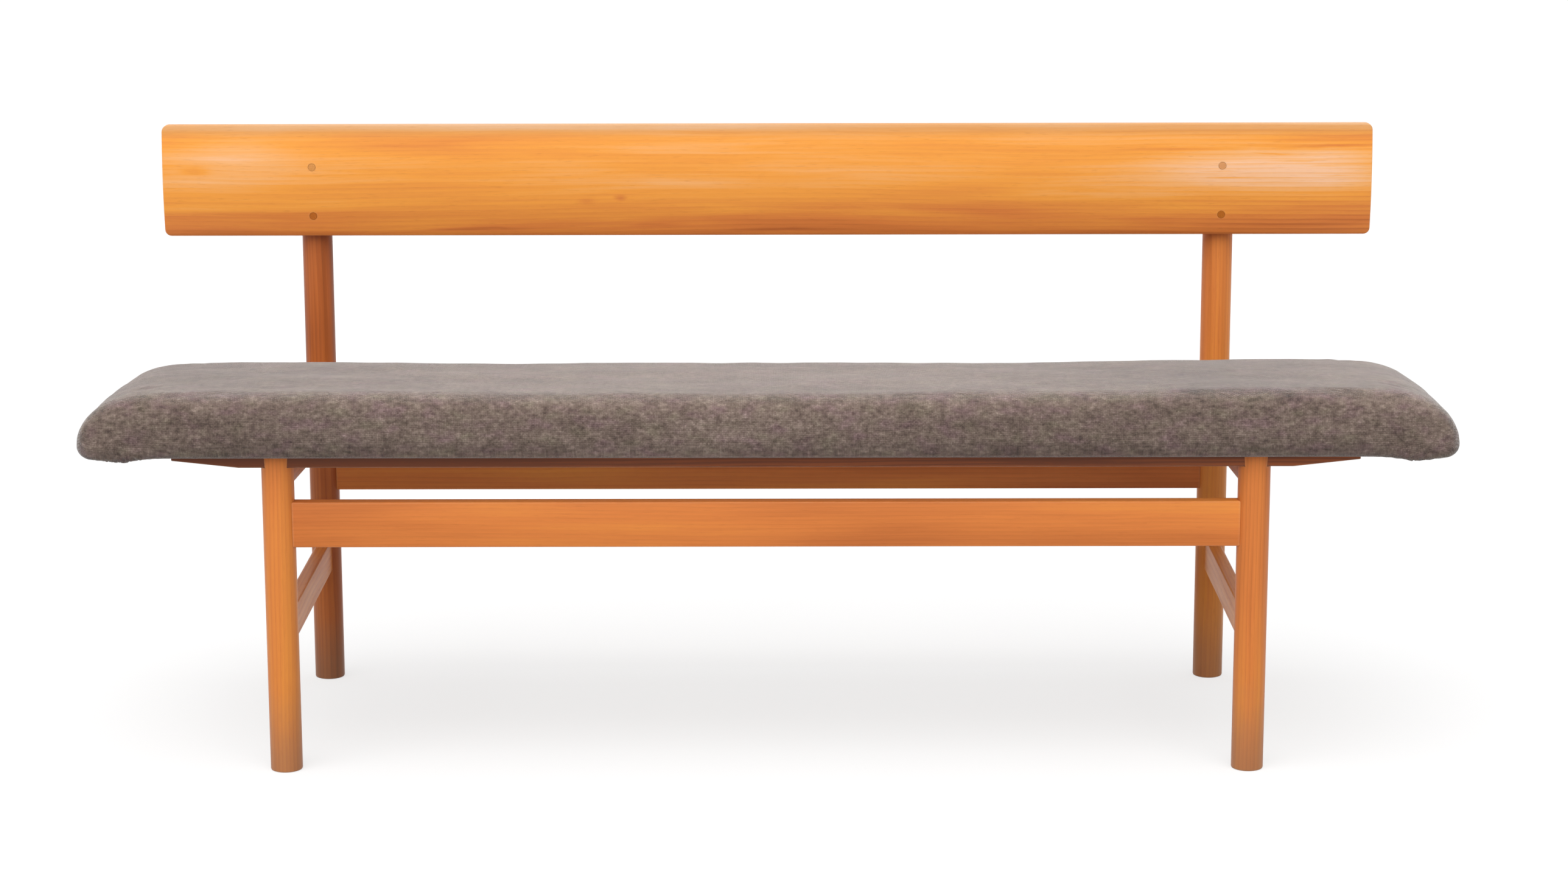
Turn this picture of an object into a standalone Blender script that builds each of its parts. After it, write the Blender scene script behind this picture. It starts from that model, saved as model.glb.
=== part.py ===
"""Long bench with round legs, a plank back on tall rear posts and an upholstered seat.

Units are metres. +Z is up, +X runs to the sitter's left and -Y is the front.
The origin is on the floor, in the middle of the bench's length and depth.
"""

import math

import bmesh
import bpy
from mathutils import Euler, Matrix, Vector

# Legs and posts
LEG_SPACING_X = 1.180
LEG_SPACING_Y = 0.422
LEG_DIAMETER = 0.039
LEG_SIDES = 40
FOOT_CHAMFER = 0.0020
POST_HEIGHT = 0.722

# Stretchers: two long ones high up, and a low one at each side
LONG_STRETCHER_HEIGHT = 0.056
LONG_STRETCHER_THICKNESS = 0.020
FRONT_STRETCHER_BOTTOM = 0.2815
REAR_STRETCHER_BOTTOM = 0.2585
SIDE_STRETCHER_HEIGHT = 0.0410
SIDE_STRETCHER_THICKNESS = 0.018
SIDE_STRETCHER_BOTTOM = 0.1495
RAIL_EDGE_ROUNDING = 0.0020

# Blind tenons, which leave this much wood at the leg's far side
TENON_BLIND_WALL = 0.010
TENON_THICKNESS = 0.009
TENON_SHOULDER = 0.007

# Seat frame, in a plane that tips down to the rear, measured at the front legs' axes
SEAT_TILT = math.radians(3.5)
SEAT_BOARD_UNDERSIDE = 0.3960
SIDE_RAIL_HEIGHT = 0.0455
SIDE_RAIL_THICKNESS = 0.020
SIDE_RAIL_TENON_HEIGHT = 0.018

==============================

Objective: Repeat the material in full, exactly as it stands.

Exercise solution:
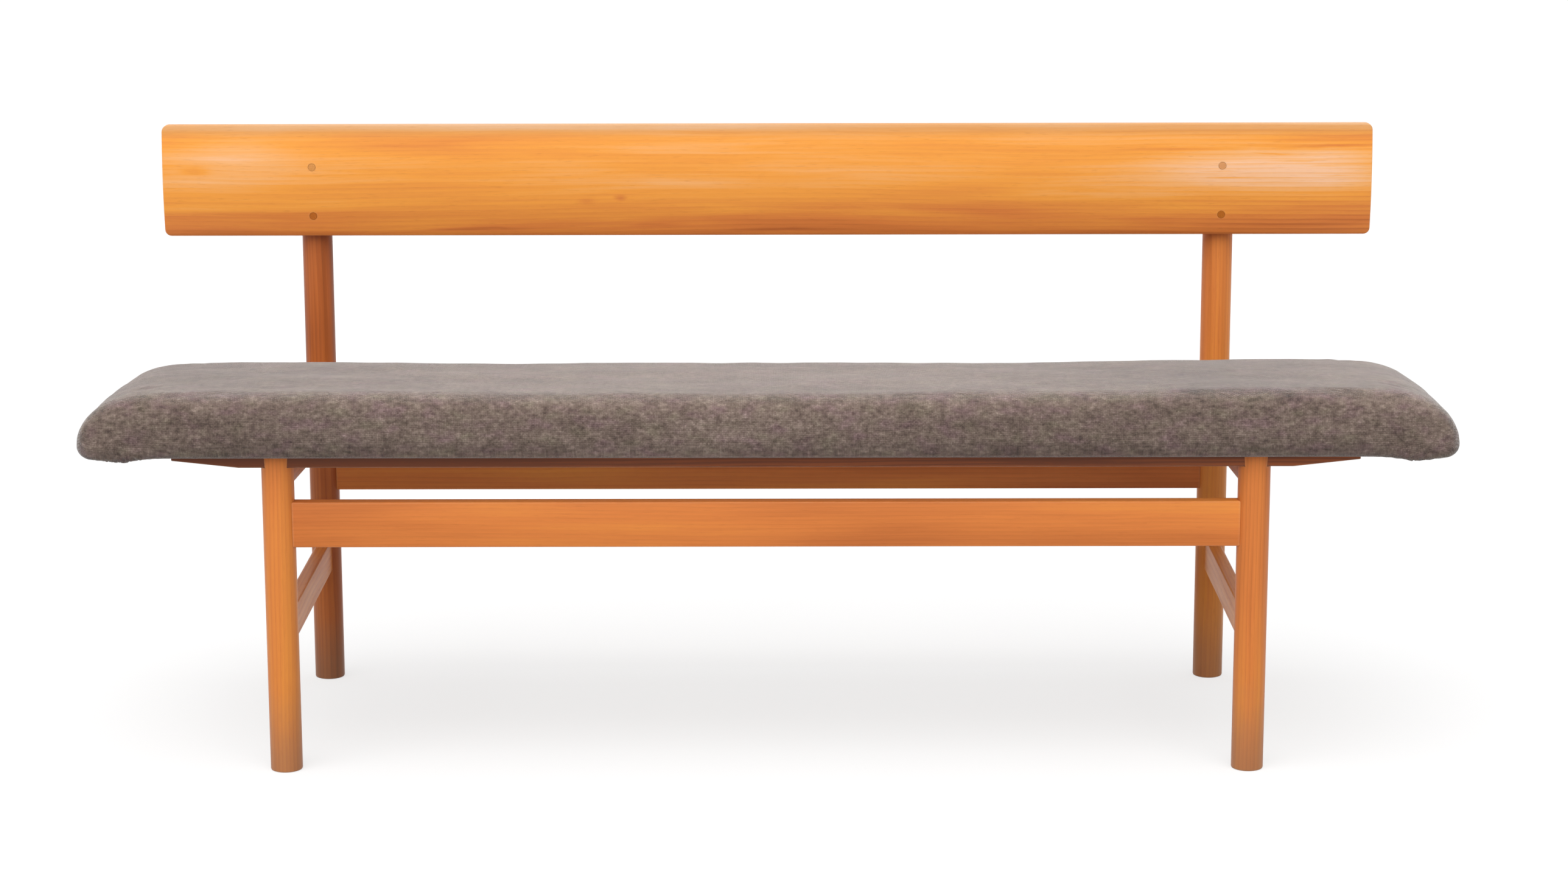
Turn this picture of an object into a standalone Blender script that builds each of its parts. After it, write the Blender scene script behind this picture. It starts from that model, saved as model.glb.
=== part.py ===
"""Long bench with round legs, a plank back on tall rear posts and an upholstered seat.

Units are metres. +Z is up, +X runs to the sitter's left and -Y is the front.
The origin is on the floor, in the middle of the bench's length and depth.
"""

import math

import bmesh
import bpy
from mathutils import Euler, Matrix, Vector

# Legs and posts
LEG_SPACING_X = 1.180
LEG_SPACING_Y = 0.422
LEG_DIAMETER = 0.039
LEG_SIDES = 40
FOOT_CHAMFER = 0.0020
POST_HEIGHT = 0.722

# Stretchers: two long ones high up, and a low one at each side
LONG_STRETCHER_HEIGHT = 0.056
LONG_STRETCHER_THICKNESS = 0.020
FRONT_STRETCHER_BOTTOM = 0.2815
REAR_STRETCHER_BOTTOM = 0.2585
SIDE_STRETCHER_HEIGHT = 0.0410
SIDE_STRETCHER_THICKNESS = 0.018
SIDE_STRETCHER_BOTTOM = 0.1495
RAIL_EDGE_ROUNDING = 0.0020

# Blind tenons, which leave this much wood at the leg's far side
TENON_BLIND_WALL = 0.010
TENON_THICKNESS = 0.009
TENON_SHOULDER = 0.007

# Seat frame, in a plane that tips down to the rear, measured at the front legs' axes
SEAT_TILT = math.radians(3.5)
SEAT_BOARD_UNDERSIDE = 0.3960
SIDE_RAIL_HEIGHT = 0.0455
SIDE_RAIL_THICKNESS = 0.020
SIDE_RAIL_TENON_HEIGHT = 0.018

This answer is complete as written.